Tuesday, May 01, 2007 - 07:58 pm, by: Brian Timms(Turbo_brian)
about 2 months ago my car had similar issues, I thought it was a faulty immobiliser, but it turned out to be the battery ground terminal became faulty.
Wednesday, May 02, 2007 - 01:26 pm, by: Lynton Dickens(Kiweed)
Phil, my car still had the starter motor problem then, so it was just clicking, and not cranking!
I also had a dodgey fuel computer, that often played up when starting the car. But the car would start each time, just that it was like a 50 year old diesel tractor. Installed an earth strap on the battery, which seems to have stopped that problem.
Thursday, May 10, 2007 - 10:41 am, by: Phil Kwan(Phil)
hey, just found out im not geting any fuel or sparks, i havent had a chance to check the crank sensor yet but i was just wondering if the sensor controls the fuel pump and sparks?
Thursday, July 25, 2013 - 06:53 pm, by: Charles Greenwood(Ghostbuilder)
having a intermittent electrical starting problem with a 91 model. when you turn the key nothing happens but all dash lights are on. if i turn the ignition on and off many many times it eventually starts and can take up to 20 minutes of this, and does not happen again for about 3 weeks, had it looked at but it would not do it , sometimes the key gets stuck in the ignition could this be related to the problem . i am new to the car and just wondering were to start, it does not seem to be the starter motor. any help with similar or known problem would be greatly appreciated .

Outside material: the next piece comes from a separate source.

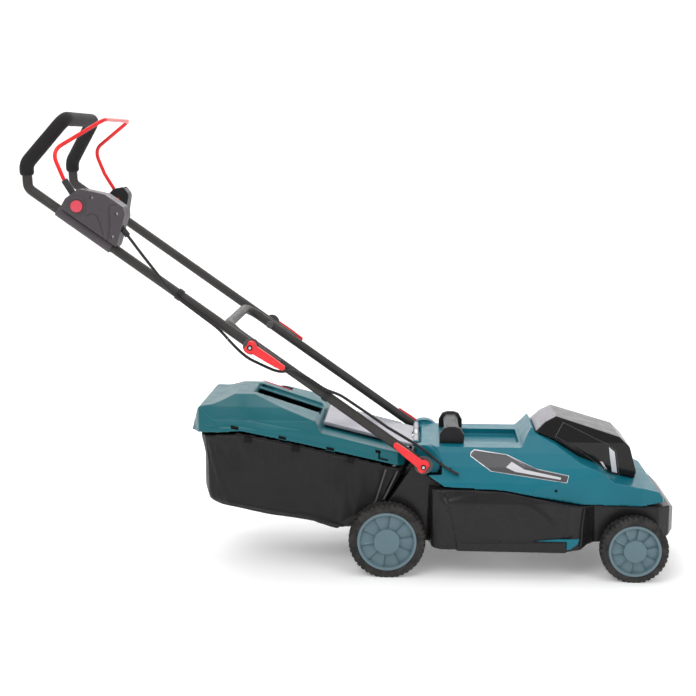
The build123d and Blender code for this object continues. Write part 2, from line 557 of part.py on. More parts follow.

Thursday, July 25, 2013 - 09:10 pm, by: Matthew Werner(Matto_888)
is yours a v8?
sounds like a solenoid problem.. but to test this would require finding the wiring that leads into the startermotor (starter is located under the intake manifold on the v8's (1uz's) and is not visable or serviceable until the intake is removed!!)
Locate the starter signal wire and have it accessible for when it 'plays up'... when it actually displays the symptoms you've described, put a test light,bulb or something that is 12v to that wire (+). and turn the key to start position.. if the test light illuminates but still no action, then you have a solenoid/starter problem and will need to have it rectified by a mechanic.. or handy 'know it all' mate... (option #2 is wayyyyyy cheaper)
if its a 6 / turbo 6.. then the starter is on the passenger side? from memory and you should be able to carry out the fore-mentioned diagnosis relatively easily and replacement would also be a lot easier
Peter Nitschke Junk Filterer South Australia UZZ30 UZZ31
Friday, July 26, 2013 - 07:28 am, by: Tom Richards(Tomr)
go to the diagnostic terminal and measure B+ with the ignition to "ON". should be 12v, i am guessing you are missing this voltage.
If it is missing take the cover off the fuse box near the batt and "rock " the silver round relays. You will hear relays clicking, 12v will appear at B+ and car will start.